### Records shown:
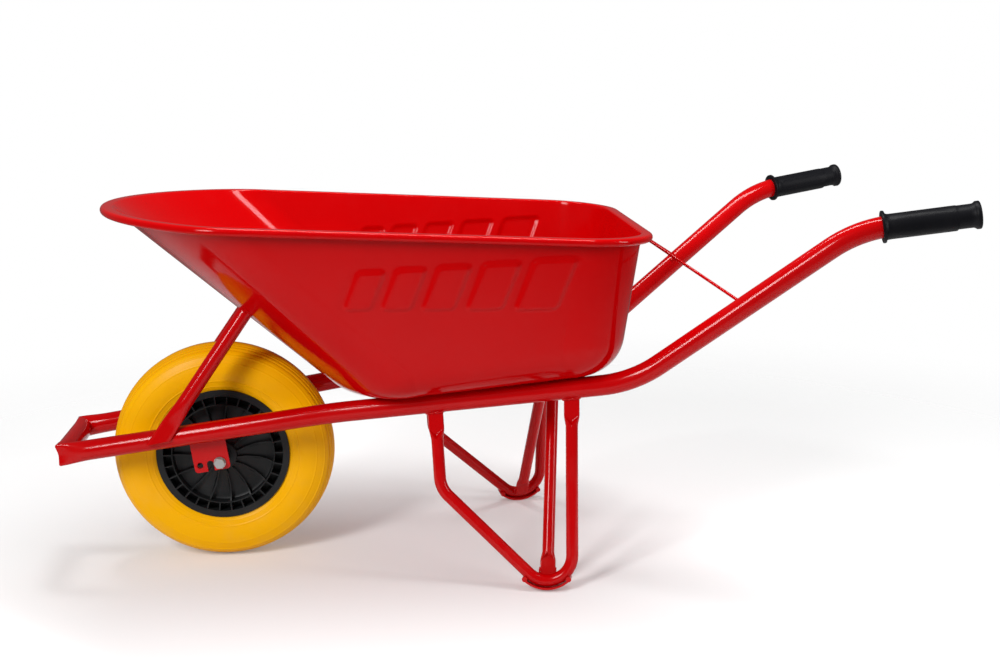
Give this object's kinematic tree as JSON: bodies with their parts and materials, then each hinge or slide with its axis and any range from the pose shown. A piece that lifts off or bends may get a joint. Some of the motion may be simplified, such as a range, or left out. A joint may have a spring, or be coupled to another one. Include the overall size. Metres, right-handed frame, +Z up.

--

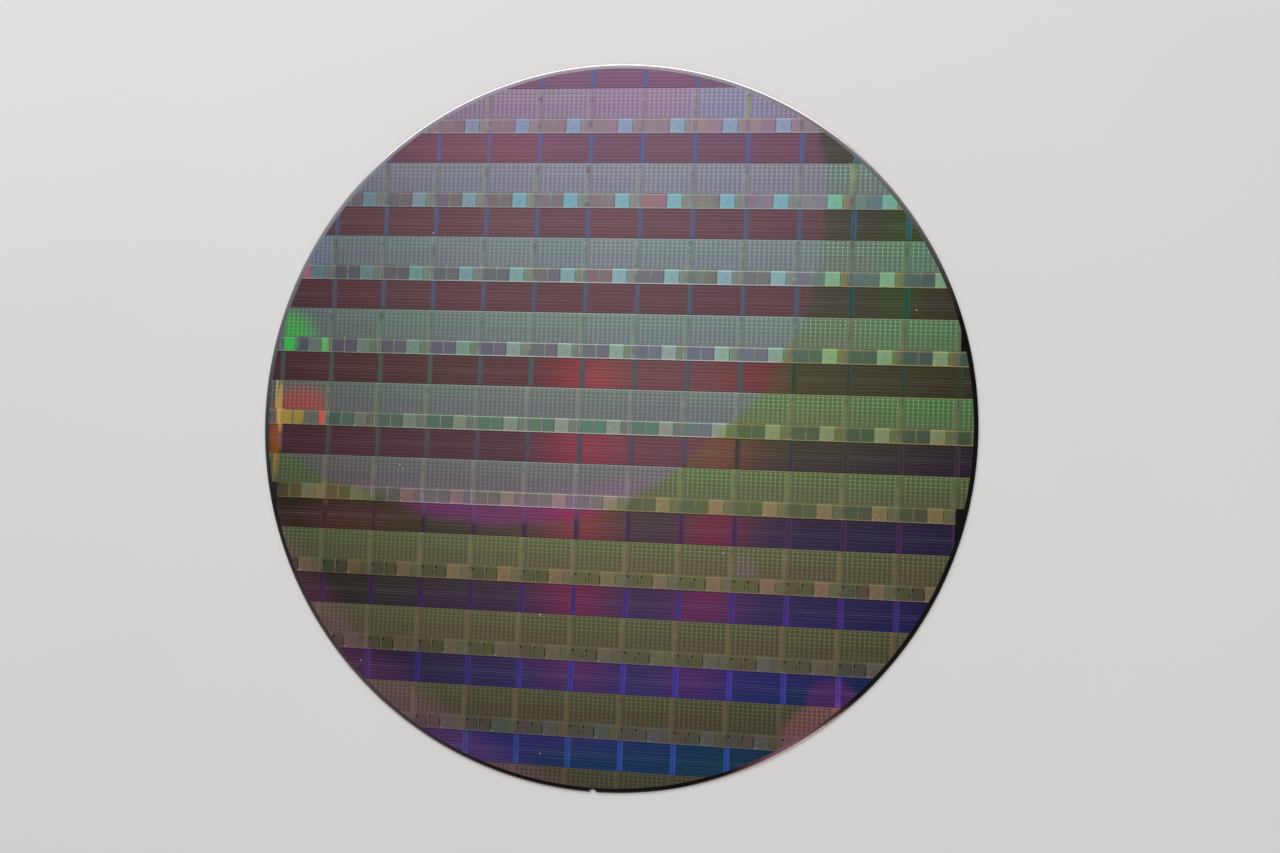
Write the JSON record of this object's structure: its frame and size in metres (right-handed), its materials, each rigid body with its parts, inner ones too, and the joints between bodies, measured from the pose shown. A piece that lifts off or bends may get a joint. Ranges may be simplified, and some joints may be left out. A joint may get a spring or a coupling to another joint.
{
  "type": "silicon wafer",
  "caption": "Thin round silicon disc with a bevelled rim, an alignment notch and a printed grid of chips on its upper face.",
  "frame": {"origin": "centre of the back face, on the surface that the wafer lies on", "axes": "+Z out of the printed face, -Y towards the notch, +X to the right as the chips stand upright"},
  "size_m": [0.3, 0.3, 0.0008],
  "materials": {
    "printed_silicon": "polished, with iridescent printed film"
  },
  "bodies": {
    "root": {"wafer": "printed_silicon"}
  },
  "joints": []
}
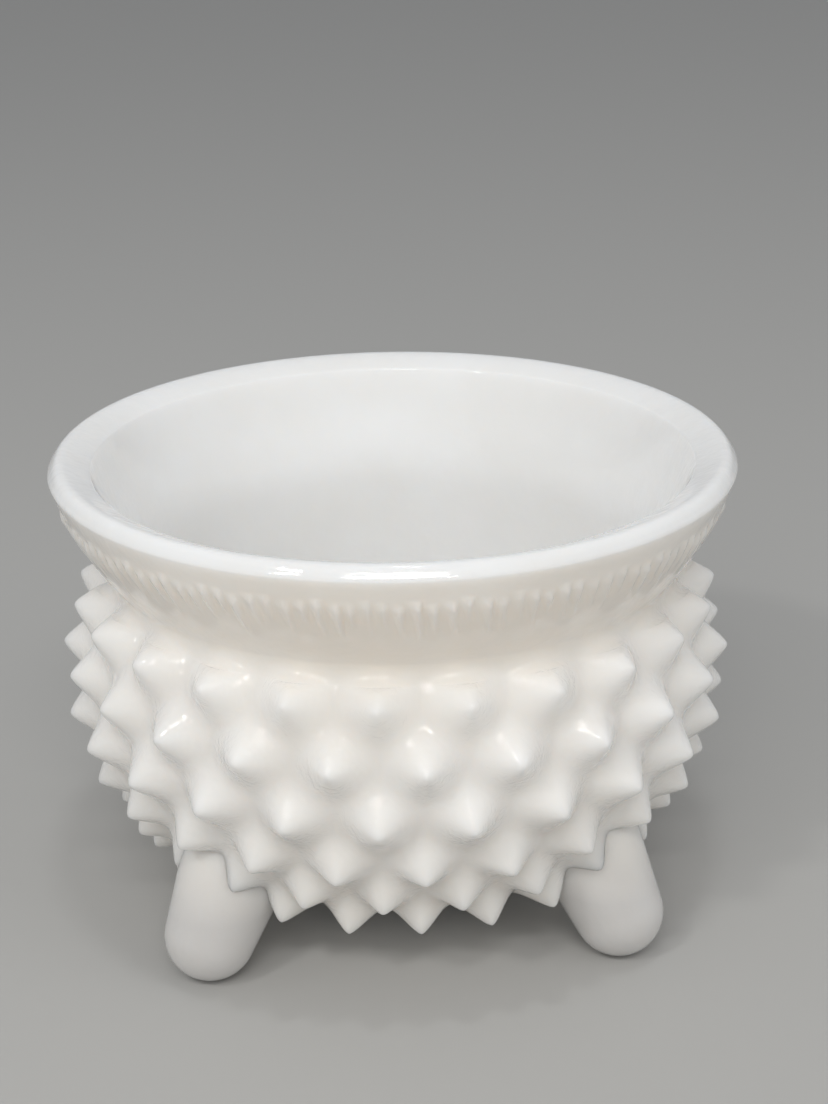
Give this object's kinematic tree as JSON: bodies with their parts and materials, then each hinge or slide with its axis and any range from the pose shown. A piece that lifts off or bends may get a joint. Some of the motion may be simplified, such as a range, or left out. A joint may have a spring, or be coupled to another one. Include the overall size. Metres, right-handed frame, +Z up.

### Directive:
Count how many lines in the data contain the word "joints", giving the number without comment.

### The reply:
2